_Given exercise_: Here are some records; return them all exactly.

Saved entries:
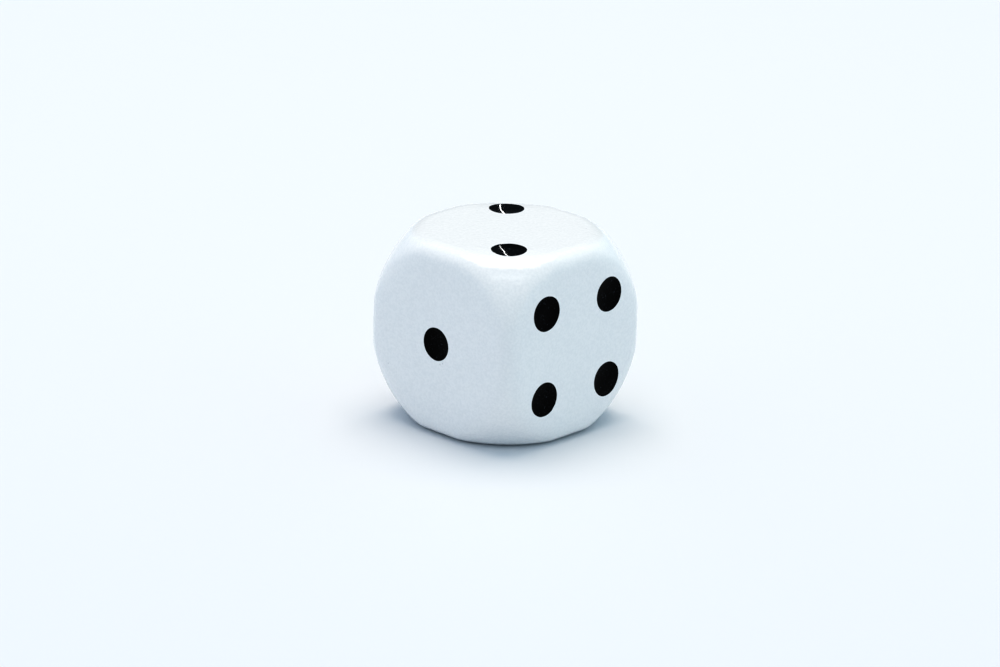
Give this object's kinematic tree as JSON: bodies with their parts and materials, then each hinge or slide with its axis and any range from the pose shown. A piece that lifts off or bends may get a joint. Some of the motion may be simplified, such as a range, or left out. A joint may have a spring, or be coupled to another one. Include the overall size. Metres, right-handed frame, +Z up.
{
  "type": "game die",
  "caption": "White moulded die with ball-rounded corners, round flat faces and dished pips filled with glossy black enamel.",
  "frame": {"origin": "middle of the face with five pips, which the die rests on", "axes": "+Z up, out of the face with two pips; -Y out of the face with one pip; +X out of the face with four pips"},
  "size_m": [0.016, 0.016, 0.016],
  "materials": {
    "body": "polished white moulding with a faint orange-peel texture",
    "pips": "glossy black enamel, hollow on top"
  },
  "bodies": {
    "root": {"die_body": "body", "pip_one_centre": "pips", "pip_two_right_front": "pips", "pip_two_left_back": "pips", "pip_three_front_high": "pips", "pip_three_centre": "pips", "pip_three_back_low": "pips", "pip_four_front_low": "pips", "pip_four_front_high": "pips", "pip_four_back_low": "pips", "pip_four_back_high": "pips", "pip_five_left_front": "pips", "pip_five_left_back": "pips", "pip_five_right_front": "pips", "pip_five_right_back": "pips", "pip_five_centre": "pips", "pip_six_left_low": "pips", "pip_six_left_high": "pips", "pip_six_right_low": "pips", "pip_six_right_high": "pips", "pip_six_left_middle": "pips", "pip_six_right_middle": "pips"}
  },
  "joints": []
}
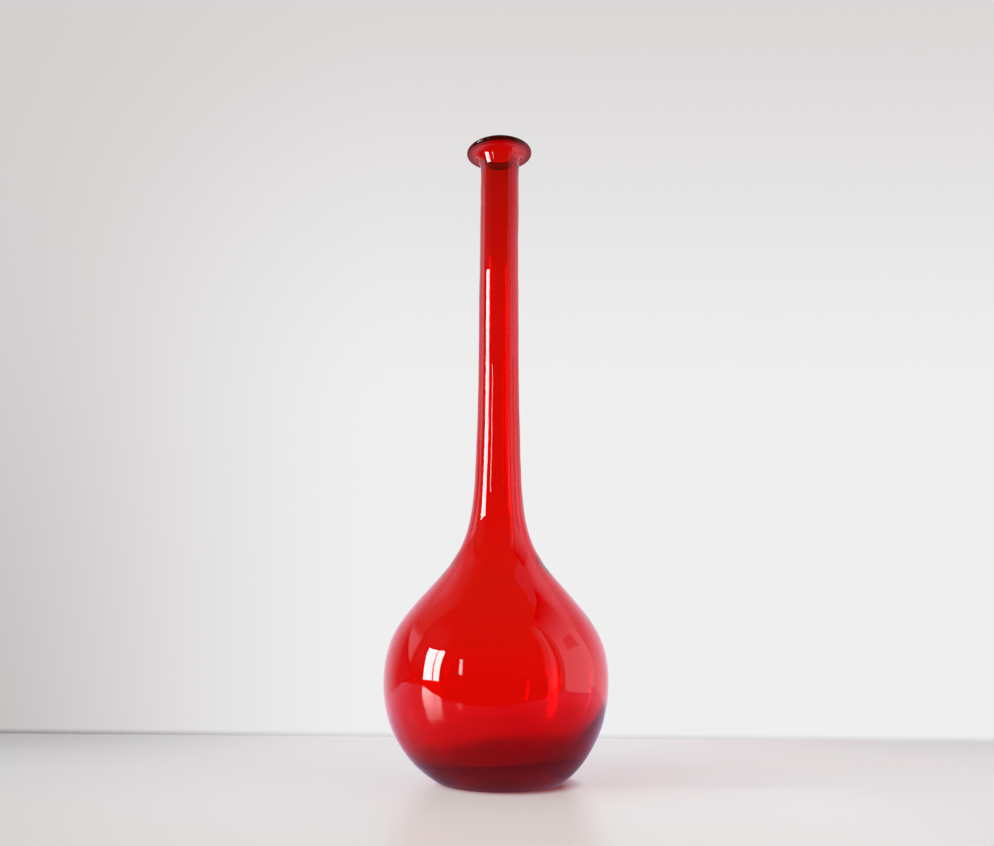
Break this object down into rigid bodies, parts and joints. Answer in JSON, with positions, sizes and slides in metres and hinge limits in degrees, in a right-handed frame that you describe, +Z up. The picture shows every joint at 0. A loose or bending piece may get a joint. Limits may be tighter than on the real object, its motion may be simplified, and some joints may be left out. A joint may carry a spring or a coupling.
{
  "type": "glass bottle",
  "caption": "Tall blown glass bottle with a round bulb, a long narrow neck and a flared lip, open at the top, standing on a flat ground foot.",
  "frame": {"origin": "centre of the ground foot, on the surface that the bottle stands on", "axes": "+Z up along the bottle's axis of revolution, out of the mouth; +X to the right and +Y away from the viewer in the picture"},
  "size_m": [0.132, 0.132, 0.4],
  "materials": {
    "ruby_glass": "fire-polished, clear and coloured red in the mass, with a ground and polished foot"
  },
  "bodies": {
    "root": {"bottle": "ruby_glass"}
  },
  "joints": []
}
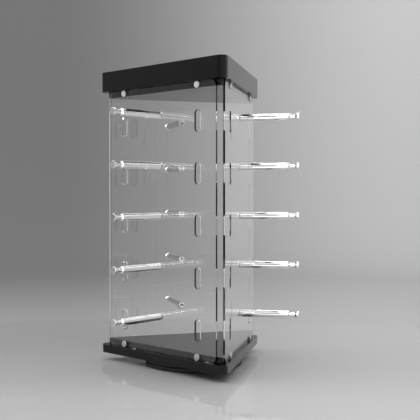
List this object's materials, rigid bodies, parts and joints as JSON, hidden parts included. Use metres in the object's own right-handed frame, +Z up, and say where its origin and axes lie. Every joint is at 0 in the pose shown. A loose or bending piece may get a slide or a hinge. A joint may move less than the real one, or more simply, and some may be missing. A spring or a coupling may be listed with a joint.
{
  "type": "eyeglass display rack",
  "caption": "Countertop rotating eyeglass rack: clear acrylic panels with chrome nose pegs and temple slots round a triangular tower, on a ball-bearing turntable.",
  "frame": {"origin": "on the turning axis, at the surface that the rubber pad rests on", "axes": "+Z up along the turning axis; -Y is the outward normal of the front panel, and the other two panels' outward normals lie at 30 and 150 degrees from +X in the XY plane"},
  "size_m": [0.267, 0.2893, 0.42],
  "materials": {
    "black_acrylic": "cast black acrylic sheet, machine-cut edges polished to a mirror gloss",
    "clear_acrylic": "clear cast acrylic sheet, 3 mm, laser-cut edges that look darker than the faces",
    "polished_chrome": "turned metal, polished and chrome plated",
    "screw_steel": "plain smooth flat cap heads, bright nickel finish",
    "moulded_black": "black injection-moulded plastic, satin",
    "rubber_black": "matt black non-slip rubber sheet",
    "nylon": "natural nylon, unpainted",
    "bearing_steel": "plain steel"
  },
  "bodies": {
    "base": {"rubber_pad": "rubber_black", "turntable_foot": "moulded_black", "pivot_rivet": "bearing_steel"},
    "ball_ring": {"ball_cage": "nylon", "ball_1": "bearing_steel", "ball_2": "bearing_steel", "ball_3": "bearing_steel", "ball_4": "bearing_steel", "ball_5": "bearing_steel"},
    "tower": {"header_shell": "black_acrylic", "header_floor": "black_acrylic", "top_block": "black_acrylic", "bottom_block": "black_acrylic", "base_plate": "black_acrylic", "panel_front": "clear_acrylic", "panel_right": "clear_acrylic", "panel_left": "clear_acrylic", "peg_front_1": "polished_chrome", "peg_front_2": "polished_chrome", "peg_front_3": "polished_chrome", "peg_front_4": "polished_chrome", "peg_front_5": "polished_chrome", "peg_right_1": "polished_chrome", "peg_right_2": "polished_chrome", "peg_right_3": "polished_chrome", "peg_right_4": "polished_chrome", "peg_right_5": "polished_chrome", "peg_left_1": "polished_chrome", "peg_left_2": "polished_chrome", "peg_left_3": "polished_chrome", "peg_left_4": "polished_chrome", "peg_left_5": "polished_chrome", "peg_screw_front_1": "polished_chrome", "peg_screw_front_2": "polished_chrome", "peg_screw_front_3": "polished_chrome", "peg_screw_front_4": "polished_chrome", "peg_screw_front_5": "polished_chrome", "peg_screw_right_1": "polished_chrome", "peg_screw_right_2": "polished_chrome", "peg_screw_right_3": "polished_chrome", "peg_screw_right_4": "polished_chrome", "peg_screw_right_5": "polished_chrome", "peg_screw_left_1": "polished_chrome", "peg_screw_left_2": "polished_chrome", "peg_screw_left_3": "polished_chrome", "peg_screw_left_4": "polished_chrome", "peg_screw_left_5": "polished_chrome", "panel_screw_front_top_left": "screw_steel", "panel_screw_front_top_right": "screw_steel", "panel_screw_front_bottom_left": "screw_steel", "panel_screw_front_bottom_right": "screw_steel", "panel_screw_right_top_left": "screw_steel", "panel_screw_right_top_right": "screw_steel", "panel_screw_right_bottom_left": "screw_steel", "panel_screw_right_bottom_right": "screw_steel", "panel_screw_left_top_left": "screw_steel", "panel_screw_left_top_right": "screw_steel", "panel_screw_left_bottom_left": "screw_steel", "panel_screw_left_bottom_right": "screw_steel", "turntable_rotor": "moulded_black"}
  },
  "joints": [
    {"name": "tower_spin", "type": "hinge", "parent": "base", "child": "tower", "pos_m": [0, 0, 0], "axis": [0, 0, 1], "continuous": true},
    {"name": "cage_spin", "type": "hinge", "parent": "base", "child": "ball_ring", "pos_m": [0, 0, 0], "axis": [0, 0, 1], "continuous": true}
  ],
  "couplings": [
    {"joint": "cage_spin", "follows": "tower_spin", "ratio": 0.5}
  ]
}
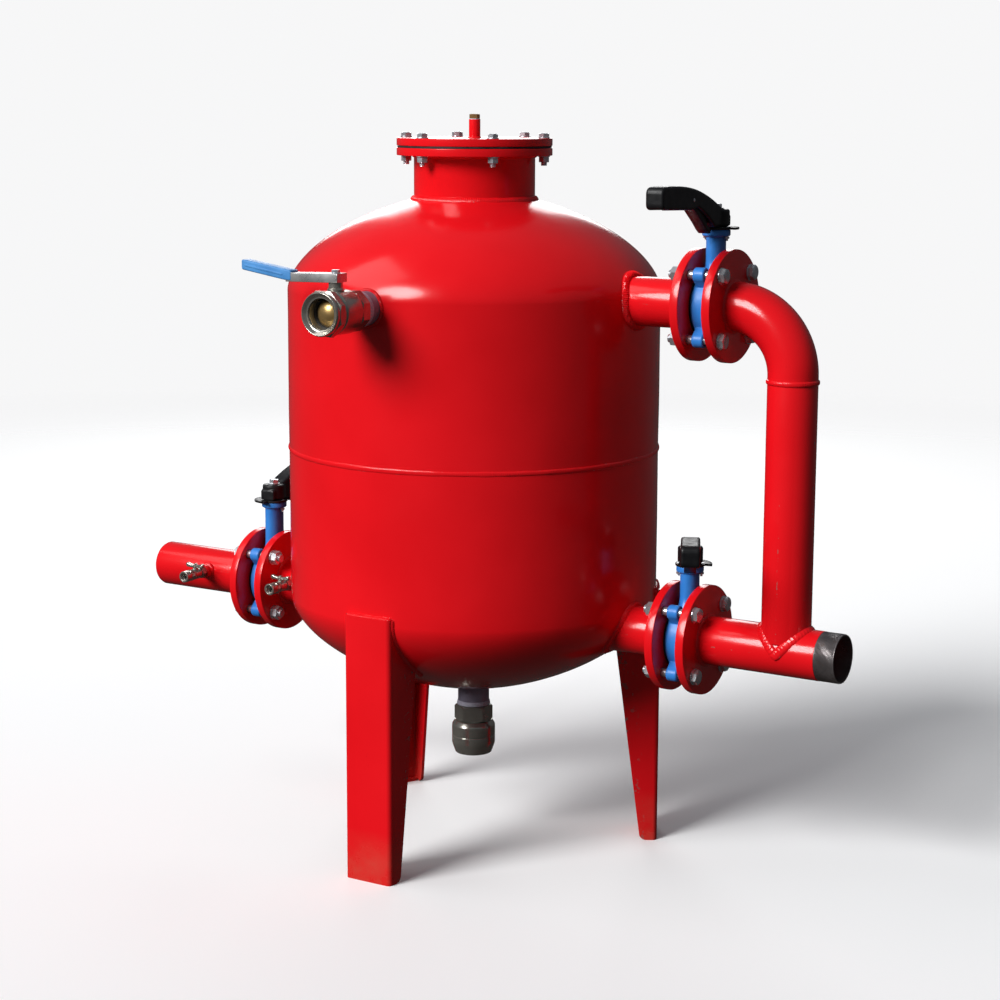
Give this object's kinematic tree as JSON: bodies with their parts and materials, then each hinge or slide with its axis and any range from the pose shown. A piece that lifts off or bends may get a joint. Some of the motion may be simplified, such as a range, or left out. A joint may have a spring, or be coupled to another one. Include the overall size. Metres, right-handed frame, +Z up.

_The reply_:
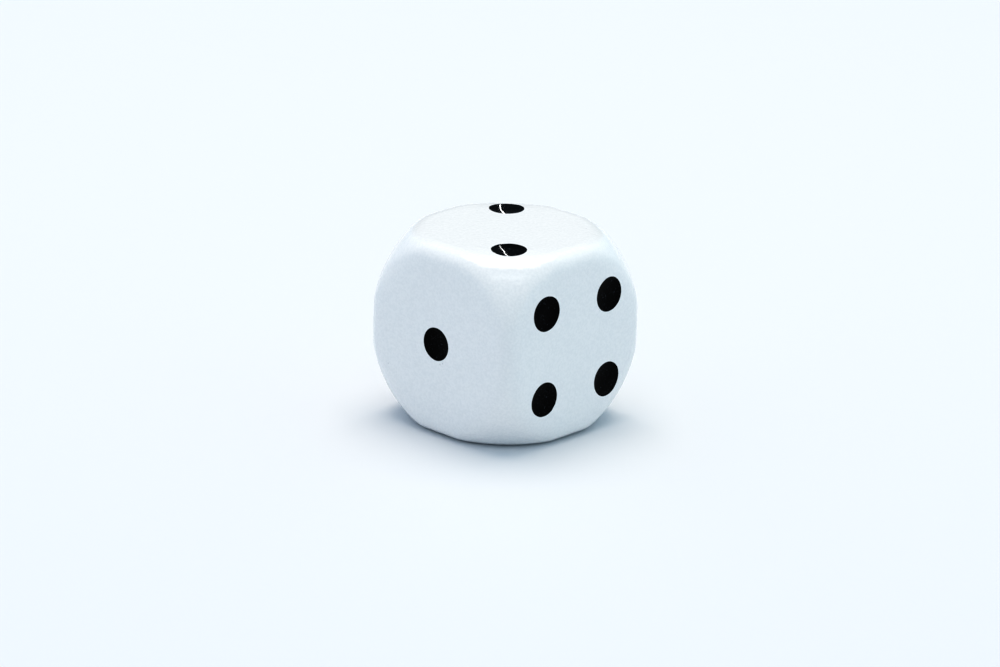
Give this object's kinematic tree as JSON: bodies with their parts and materials, then each hinge or slide with its axis and any range from the pose shown. A piece that lifts off or bends may get a joint. Some of the motion may be simplified, such as a range, or left out. A joint may have a spring, or be coupled to another one. Include the overall size. Metres, right-handed frame, +Z up.
{
  "type": "game die",
  "caption": "White moulded die with ball-rounded corners, round flat faces and dished pips filled with glossy black enamel.",
  "frame": {"origin": "middle of the face with five pips, which the die rests on", "axes": "+Z up, out of the face with two pips; -Y out of the face with one pip; +X out of the face with four pips"},
  "size_m": [0.016, 0.016, 0.016],
  "materials": {
    "body": "polished white moulding with a faint orange-peel texture",
    "pips": "glossy black enamel, hollow on top"
  },
  "bodies": {
    "root": {"die_body": "body", "pip_one_centre": "pips", "pip_two_right_front": "pips", "pip_two_left_back": "pips", "pip_three_front_high": "pips", "pip_three_centre": "pips", "pip_three_back_low": "pips", "pip_four_front_low": "pips", "pip_four_front_high": "pips", "pip_four_back_low": "pips", "pip_four_back_high": "pips", "pip_five_left_front": "pips", "pip_five_left_back": "pips", "pip_five_right_front": "pips", "pip_five_right_back": "pips", "pip_five_centre": "pips", "pip_six_left_low": "pips", "pip_six_left_high": "pips", "pip_six_right_low": "pips", "pip_six_right_high": "pips", "pip_six_left_middle": "pips", "pip_six_right_middle": "pips"}
  },
  "joints": []
}
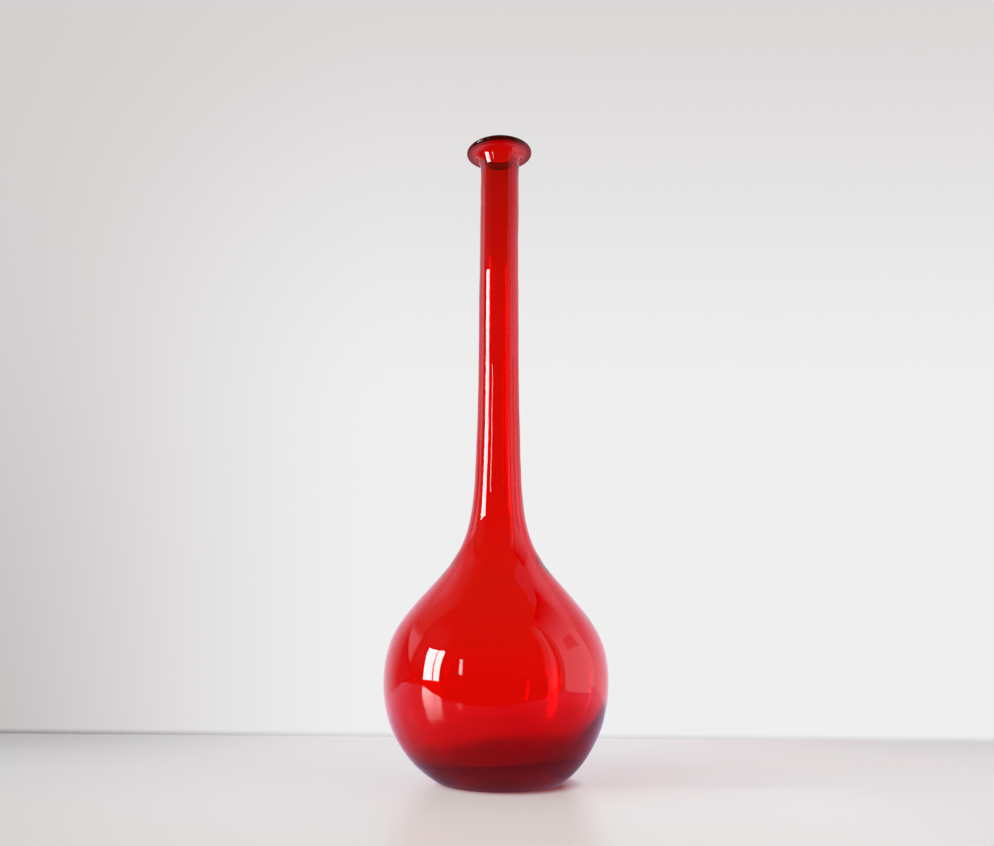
Break this object down into rigid bodies, parts and joints. Answer in JSON, with positions, sizes and slides in metres and hinge limits in degrees, in a right-handed frame that you describe, +Z up. The picture shows every joint at 0. A loose or bending piece may get a joint. Limits may be tighter than on the real object, its motion may be simplified, and some joints may be left out. A joint may carry a spring or a coupling.
{
  "type": "glass bottle",
  "caption": "Tall blown glass bottle with a round bulb, a long narrow neck and a flared lip, open at the top, standing on a flat ground foot.",
  "frame": {"origin": "centre of the ground foot, on the surface that the bottle stands on", "axes": "+Z up along the bottle's axis of revolution, out of the mouth; +X to the right and +Y away from the viewer in the picture"},
  "size_m": [0.132, 0.132, 0.4],
  "materials": {
    "ruby_glass": "fire-polished, clear and coloured red in the mass, with a ground and polished foot"
  },
  "bodies": {
    "root": {"bottle": "ruby_glass"}
  },
  "joints": []
}
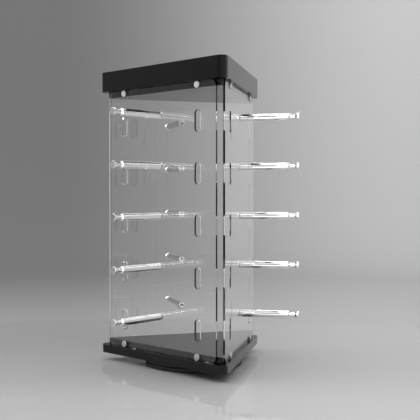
List this object's materials, rigid bodies, parts and joints as JSON, hidden parts included. Use metres in the object's own right-handed frame, +Z up, and say where its origin and axes lie. Every joint is at 0 in the pose shown. A loose or bending piece may get a slide or a hinge. A joint may move less than the real one, or more simply, and some may be missing. A spring or a coupling may be listed with a joint.
{
  "type": "eyeglass display rack",
  "caption": "Countertop rotating eyeglass rack: clear acrylic panels with chrome nose pegs and temple slots round a triangular tower, on a ball-bearing turntable.",
  "frame": {"origin": "on the turning axis, at the surface that the rubber pad rests on", "axes": "+Z up along the turning axis; -Y is the outward normal of the front panel, and the other two panels' outward normals lie at 30 and 150 degrees from +X in the XY plane"},
  "size_m": [0.267, 0.2893, 0.42],
  "materials": {
    "black_acrylic": "cast black acrylic sheet, machine-cut edges polished to a mirror gloss",
    "clear_acrylic": "clear cast acrylic sheet, 3 mm, laser-cut edges that look darker than the faces",
    "polished_chrome": "turned metal, polished and chrome plated",
    "screw_steel": "plain smooth flat cap heads, bright nickel finish",
    "moulded_black": "black injection-moulded plastic, satin",
    "rubber_black": "matt black non-slip rubber sheet",
    "nylon": "natural nylon, unpainted",
    "bearing_steel": "plain steel"
  },
  "bodies": {
    "base": {"rubber_pad": "rubber_black", "turntable_foot": "moulded_black", "pivot_rivet": "bearing_steel"},
    "ball_ring": {"ball_cage": "nylon", "ball_1": "bearing_steel", "ball_2": "bearing_steel", "ball_3": "bearing_steel", "ball_4": "bearing_steel", "ball_5": "bearing_steel"},
    "tower": {"header_shell": "black_acrylic", "header_floor": "black_acrylic", "top_block": "black_acrylic", "bottom_block": "black_acrylic", "base_plate": "black_acrylic", "panel_front": "clear_acrylic", "panel_right": "clear_acrylic", "panel_left": "clear_acrylic", "peg_front_1": "polished_chrome", "peg_front_2": "polished_chrome", "peg_front_3": "polished_chrome", "peg_front_4": "polished_chrome", "peg_front_5": "polished_chrome", "peg_right_1": "polished_chrome", "peg_right_2": "polished_chrome", "peg_right_3": "polished_chrome", "peg_right_4": "polished_chrome", "peg_right_5": "polished_chrome", "peg_left_1": "polished_chrome", "peg_left_2": "polished_chrome", "peg_left_3": "polished_chrome", "peg_left_4": "polished_chrome", "peg_left_5": "polished_chrome", "peg_screw_front_1": "polished_chrome", "peg_screw_front_2": "polished_chrome", "peg_screw_front_3": "polished_chrome", "peg_screw_front_4": "polished_chrome", "peg_screw_front_5": "polished_chrome", "peg_screw_right_1": "polished_chrome", "peg_screw_right_2": "polished_chrome", "peg_screw_right_3": "polished_chrome", "peg_screw_right_4": "polished_chrome", "peg_screw_right_5": "polished_chrome", "peg_screw_left_1": "polished_chrome", "peg_screw_left_2": "polished_chrome", "peg_screw_left_3": "polished_chrome", "peg_screw_left_4": "polished_chrome", "peg_screw_left_5": "polished_chrome", "panel_screw_front_top_left": "screw_steel", "panel_screw_front_top_right": "screw_steel", "panel_screw_front_bottom_left": "screw_steel", "panel_screw_front_bottom_right": "screw_steel", "panel_screw_right_top_left": "screw_steel", "panel_screw_right_top_right": "screw_steel", "panel_screw_right_bottom_left": "screw_steel", "panel_screw_right_bottom_right": "screw_steel", "panel_screw_left_top_left": "screw_steel", "panel_screw_left_top_right": "screw_steel", "panel_screw_left_bottom_left": "screw_steel", "panel_screw_left_bottom_right": "screw_steel", "turntable_rotor": "moulded_black"}
  },
  "joints": [
    {"name": "tower_spin", "type": "hinge", "parent": "base", "child": "tower", "pos_m": [0, 0, 0], "axis": [0, 0, 1], "continuous": true},
    {"name": "cage_spin", "type": "hinge", "parent": "base", "child": "ball_ring", "pos_m": [0, 0, 0], "axis": [0, 0, 1], "continuous": true}
  ],
  "couplings": [
    {"joint": "cage_spin", "follows": "tower_spin", "ratio": 0.5}
  ]
}
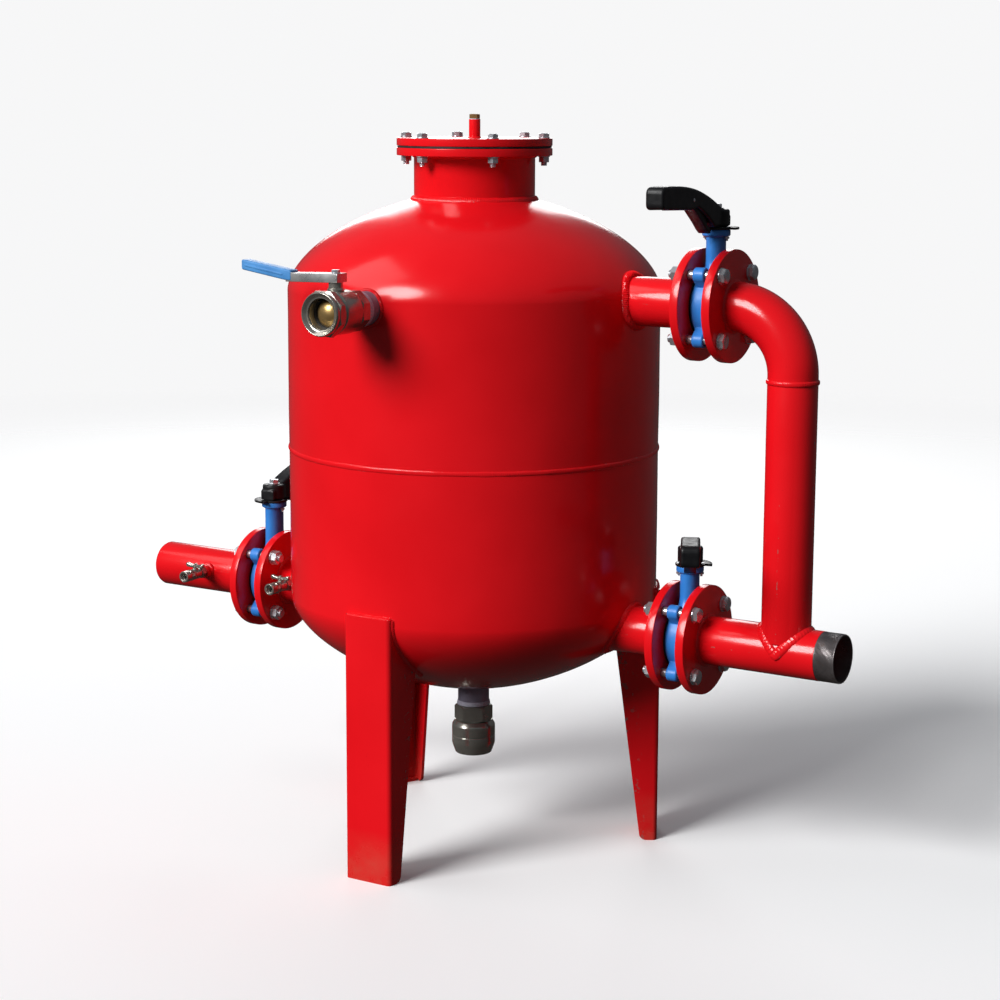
Give this object's kinematic tree as JSON: bodies with their parts and materials, then each hinge or slide with its axis and any range from the pose shown. A piece that lifts off or bends may get a joint. Some of the motion may be simplified, such as a range, or left out. A joint may have a spring, or be coupled to another one. Include the overall size. Metres, right-handed frame, +Z up.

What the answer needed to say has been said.